For those of us who live in cities to avoid silence, who find audible evidence of our fellow humans comforting, last week’s martial imposition of stillness was no gift. Whatever activity you heard, no matter how harmless, was per se illegal. The sound of nothing happening was now perpetually the sound of something about to happen forming a future memory of something that never quite happened. Is a city blanketed in state-enforced quiet even still a city?
And yet, just blocks away from this hush, from this lack, there was life—renewed and reborn on a site of pain. Unofficially exempt from curfew, blocked off from vehicle traffic, the intersection of 38th Street and Chicago Avenue, where Derek Chauvin had slowly choked the life away from George Floyd, was evolving from a makeshift memorial into a sanctuary, an autonomous zone, a city within a city, as Black mourners and protesters and residents established that the space belonged to them by spiritual right and by communal necessity.
If they could set aside delusions of hooded saboteurs, news crews and conspiracy-mongers looking for “anarchy” could’ve seen it laid out here in plain sight—not chaos, but unregulated, cooperative, improvisatory life. Hair was cut. Food was cooked. Supplies were distributed. Respects were paid. Flowers were laid. Hands were sanitized. Payment was refused. Work was done. Bodies milled comfortably or settled into chairs or onto curbs. Younger visitors circulating in groups eyed each other—no sharp lines were drawn between between mourning and flirting and organizing and just plain hanging. The governing spirit that held this space together demanded nothing but respect—for the man whose death sanctified it, and for the Black lives that continued on.

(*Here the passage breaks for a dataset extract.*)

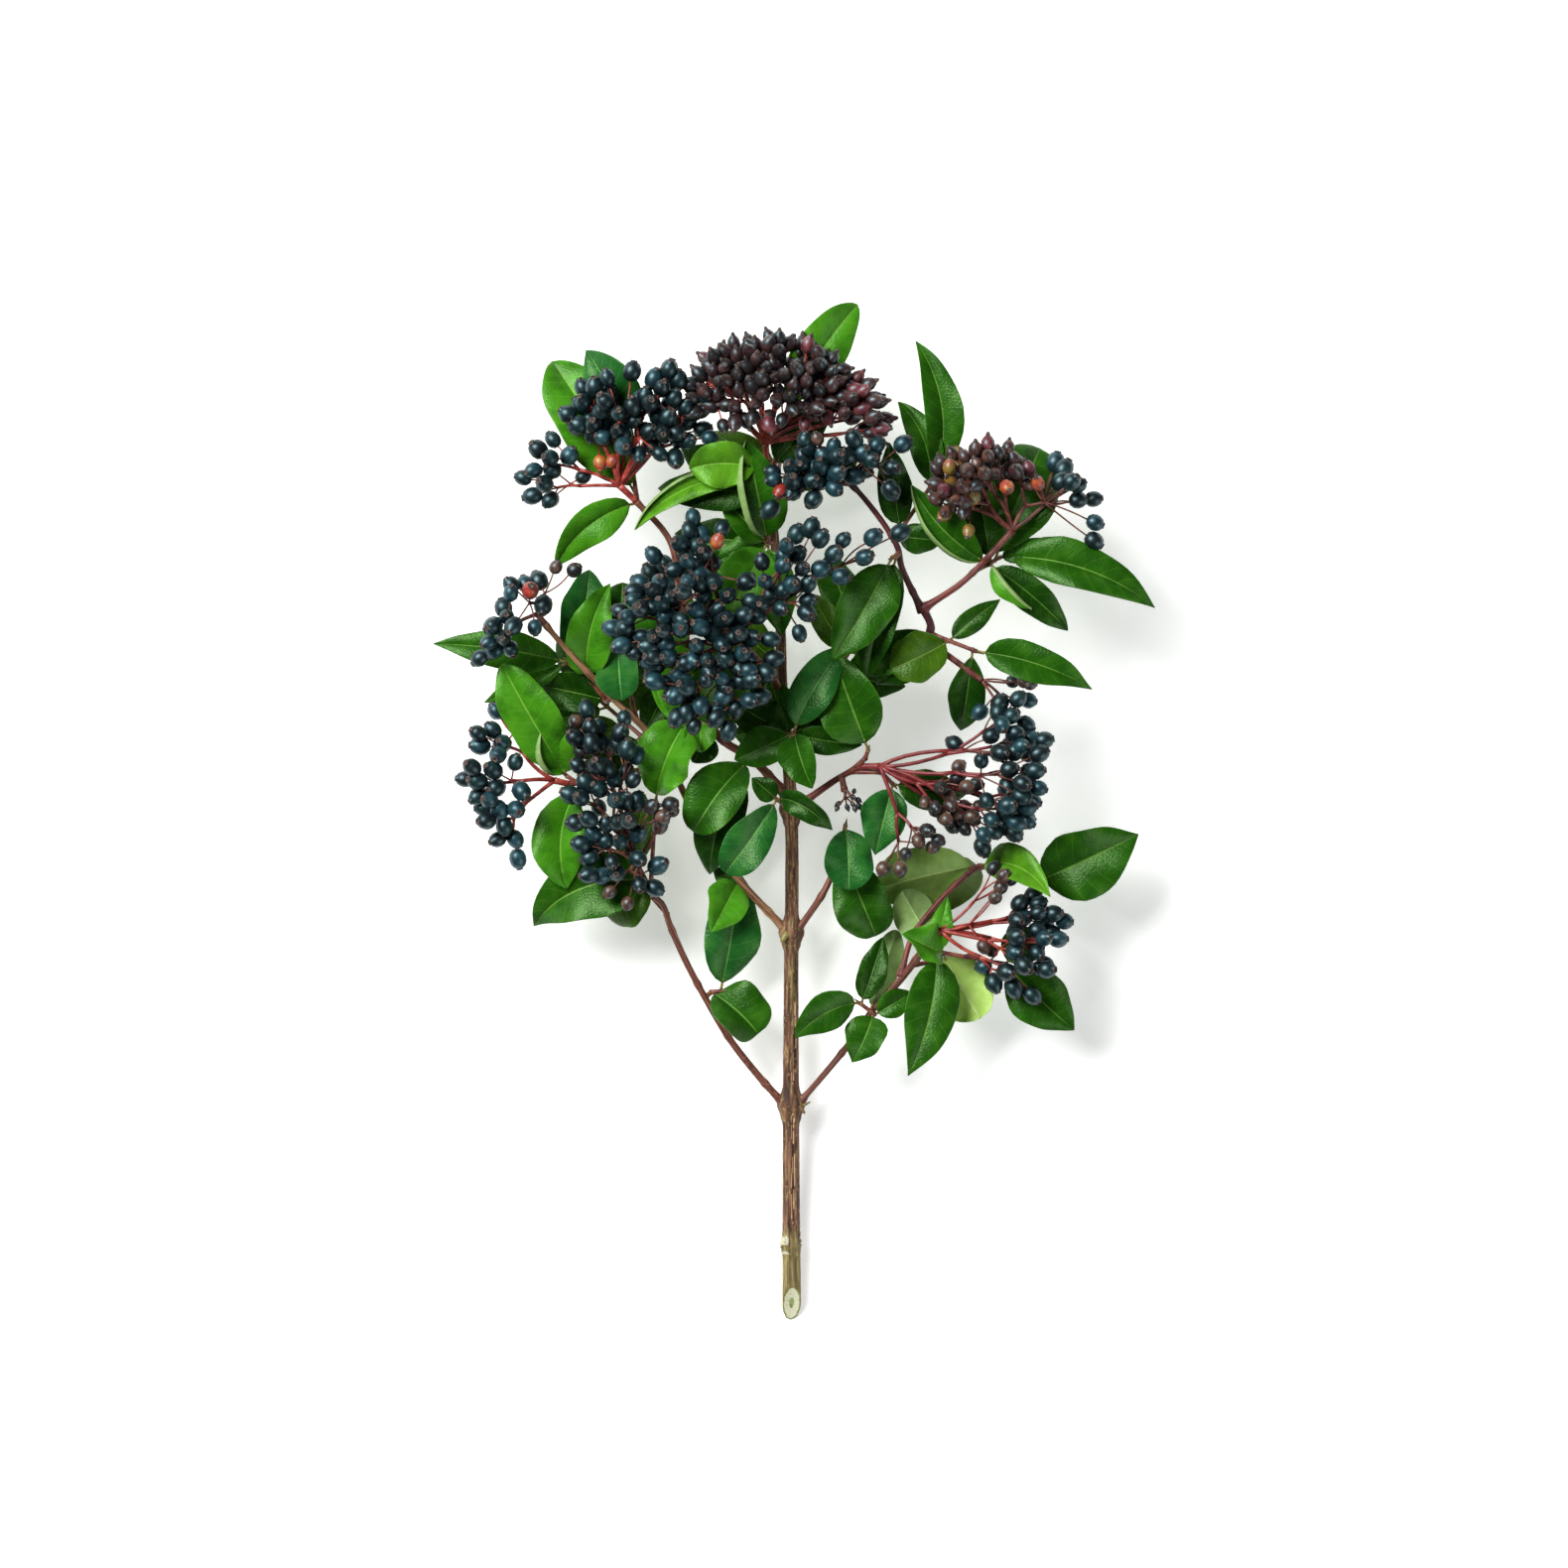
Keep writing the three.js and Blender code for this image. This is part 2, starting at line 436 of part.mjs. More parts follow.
// The stem: it tapers to the crown, swells at each node where boughs leave in pairs, carries an old bud
// scar near the foot, and ends in the slanted cut
function stemRadius(point, share) {
  const taper = THREE.MathUtils.lerp(STEM_FOOT_RADIUS, STEM_TOP_RADIUS, share);
  const bump = (y, height, reach) => height * Math.exp(-(((point.y - y) / reach) ** 2));
  const nodes = STEM_NODES.reduce((sum, y) => sum + bump(y, NODE_SWELLING, NODE_REACH), 0);
  return taper + nodes + bump(SCAR.y, SCAR.height, SCAR.reach);
}
function stem(grow) {
  const normal = vector(CUT.normal).normalize();
  const depth = 5 * STEM_FOOT_RADIUS;
  const waste = new THREE.BoxGeometry(2 * depth, 2 * depth, depth);
  waste.applyQuaternion(new THREE.Quaternion().setFromUnitVectors(UP, normal));
  const centre = vector(CUT.at).addScaledVector(normal, depth / 2);
  waste.translate(centre.x, centre.y, centre.z);
  return limb(stemAxis, stemRadius, STEM_SIDES, grow).subtract(solidOf(waste));
}
addNode(STEM.name, stem(0), barkMaterial);
placed.push(stem(CLEARANCE));

// The boughs: each starts at the skin of the limb that carries it
BOUGHS.forEach(({ name, foot, tip }, index) => {
  const radiusAt = (point, share) => THREE.MathUtils.lerp(foot, tip, share);
  const bough = (grow) => limb(boughAxes[index], radiusAt, BOUGH_SIDES, grow);
  addNode(name, cutBack(bough(0)), twigBarkMaterial);
  placed.push(bough(CLEARANCE));
});

// The berry clusters: a stalk to the hub, rays that fork towards the berries, and the berries
CLUSTERS.forEach(({ name, root, hub, lobes, unripe }, index) => {
  const random = seededSeries(index + 1);
  const centre = vector(hub);
  const pieces = [twig(0, vector(root), centre)];
  const place = {
    ray(from, to) {
      pieces.push({ needed: true, ways: [(grow) => stalk([from, to], RAY_RADIUS, 3, grow)] });
    },
    berry(from, at) {
      pieces.push({ ways: [(grow) => berry(from, at, grow)] });
    },
  };
  lobes.forEach((lobe) => forkRays(centre, dealBerries(lobe, centre, random), place));
  addMass(name, pieces, unripe ? unripeMaterial : ripeMaterial);
});

// The leafy shoots
SHOOTS.forEach(({ name, foot, tip, leaves }) => {
  const start = vector(foot);
  const end = vector(tip);
  const pieces = [twig(TWIG_INSET, start, end)];
  leaves.forEach(([share, ...shape]) => pieces.push(leafPiece(start.clone().lerp(end, share), shape)));
  addMass(name, pieces, leafMaterial);
});

// The shoots that face the table: leaves in pairs, the size and turn of each dealt by the seeded series
BACK_SHOOTS.forEach(({ name, foot, tip, pairs, length, reach }, index) => {
  const random = seededSeries(100 + index);
  const start = vector(foot);
  const end = vector(tip);
  const middle = start.clone().lerp(end, 0.5);
  const along = THREE.MathUtils.radToDeg(Math.atan2(end.y - start.y, end.x - start.x));
  const pieces = [twig(TWIG_INSET, start, end)];
  for (let pair = 0; pair < pairs; pair++) {
    const at = start.clone().lerp(end, (pair + 1) / pairs);
    [-1, 1].forEach((side) => {
      const heading = along + side * PAIR_SPREAD * (1.3 - (0.6 * (pair + 1)) / pairs);
      const size = length * (0.85 + 0.3 * random());
      const rise = BACK_RISE + BACK_SWING * (random() - 0.5);
      const shape = [heading, size, size * BACK_WIDTH_SHARE, rise, BACK_SWING * (random() - 0.5)];
      const { min, max } = leaf(at, shape).boundingBox();
      const furthest = Math.max(middle.distanceTo(vector(min)), middle.distanceTo(vector(max)));
      if (min[2] < 0 || furthest > reach) return;
      pieces.push(leafPiece(at, shape));
    });
  }
  addMass(name, pieces, leafMaterial);
});

export default group;
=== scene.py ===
import math

import bmesh
import bpy
import numpy as np
from mathutils import Matrix, Vector, noise


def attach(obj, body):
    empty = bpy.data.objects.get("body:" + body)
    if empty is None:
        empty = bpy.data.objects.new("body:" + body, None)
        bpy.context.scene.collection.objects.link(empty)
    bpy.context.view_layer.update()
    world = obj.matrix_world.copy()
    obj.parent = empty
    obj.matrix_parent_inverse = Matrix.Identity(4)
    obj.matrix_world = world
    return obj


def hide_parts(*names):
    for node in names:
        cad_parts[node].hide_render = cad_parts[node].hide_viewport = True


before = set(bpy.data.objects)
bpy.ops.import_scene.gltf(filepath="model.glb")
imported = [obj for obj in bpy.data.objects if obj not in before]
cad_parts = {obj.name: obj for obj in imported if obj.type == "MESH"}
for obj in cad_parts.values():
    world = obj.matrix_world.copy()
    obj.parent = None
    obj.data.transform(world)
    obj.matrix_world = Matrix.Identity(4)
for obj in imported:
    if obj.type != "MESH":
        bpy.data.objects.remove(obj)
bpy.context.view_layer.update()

# The wood: a stem as thick as a pencil with three swollen nodes, and thirteen boughs that leave it or each
# other. Laurustinus bark is thin: grey-brown and furrowed on the stem, smooth and red-brown on the boughs.
# It is all one growth, so stem and boughs share a mesh
MM = 0.001
STEM_RADII = (4.0, 1.75)
STEM_NODES = (-123.5, -50.0, 2.5)
SCAR_AT = -183
SPLIT_ENDS = (-174, -78)
STEM_SIDES, BOUGH_SIDES = 48, 14
STEM_STEP, BOUGH_STEP = 0.7, 0.9
CURVE_STEPS = 40
WOOD_SLOTS = {name: slot for slot, name in enumerate((
    "stem", "brown", "red", "growing layer", "fresh wood", "pith", "callus", "purple", "split", "torn",
    "olive", "tan"))}
STEM_PATH = [(-0.2, -218, 3.9), (-0.6, -155, 9), (-0.6, -75, 20), (-0.6, 2.5, 33), (-4.4, 55, 40),
             (-5.7, 93, 44), (-10.7, 150, 50)]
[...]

The color and variety of the visual art— the homemade tributes, the abundance of flowers, the spread of murals—might capture your attention first, but George Floyd Square is also awash in music. One night an EDM mix is rustling an unselfconscious clump of dancers into movement; on another, passersby are somewhat perplexed by but not antagonistic to an electronically modulated saxophone grinding solos over looped tracks.
The Speedway’s parking lot is a dancefloor (careful about the gas pumps) and some mobile DJs from KMOJ must have known how “Move Bitch” would hit the crowd. The old Ludacris hit has become an unofficial anthem at Black Lives Matter marches across America, and when we have time to recollect on this all someday maybe we’ll trace how tastes in protest song shifted from the unyielding, solemn solidarity of “We Shall Not Be Moved” to the gleeful impatience of Luda’s bow-throwing get-out-the-ways. DaBaby’s “Suge” cuts into the mix, its beat calling for bodies to make sudden moves, its insistence on unruly physicality and kinetic unpredictability its own kind of protest. On a stage farther down Chicago, spoken word performance gives way to earnest conscious rapping. These songs, these beats, these approaches aren’t in competition. But they don’t harmonize either, don’t beat-match with each other like some ace DJ’s mastermix. They just share the space.
As did the music of faith: Amplified gospel securing its niche on Sunday morning, a Christian singer-songwriter captivating a small crowd, arms raised and socially distant, on Monday night. And yet the most spiritually transported experience I witnessed was a middle-aged AfricanAmerican woman, swept up bodily into the opening chords of Leonard Cohen’s “Hallelujah,” which rose out of a baby grand piano incongruously transported to the middle of a city street. She was surrounded by the music before she ever sang a word.
Few songs have been as thoroughly scuffed up and redefined, or cheapened through overexposure, as “Hallelujah.” Cohen’s knotty psychosexual Jewish blues was first stripped of its sardonic veneer by the expansive singer Jeff Buckley, who set the melody aloft as a vehicle of rampant self-expression till it became a 21st-century “Send in the Clowns” for televised singing contests, even a hokey a cappella Christmas carol. But you could hear its essence here—a human voice recognizing that to process pain you must somehow dignify it through memory and beautify your response to it. I couldn’t hear the words this woman sang, beyond the inescapable “halleluljah” that means all things to all people, but I could hear her connect with the melody. Maybe it really all is in the major fall, the minor lift.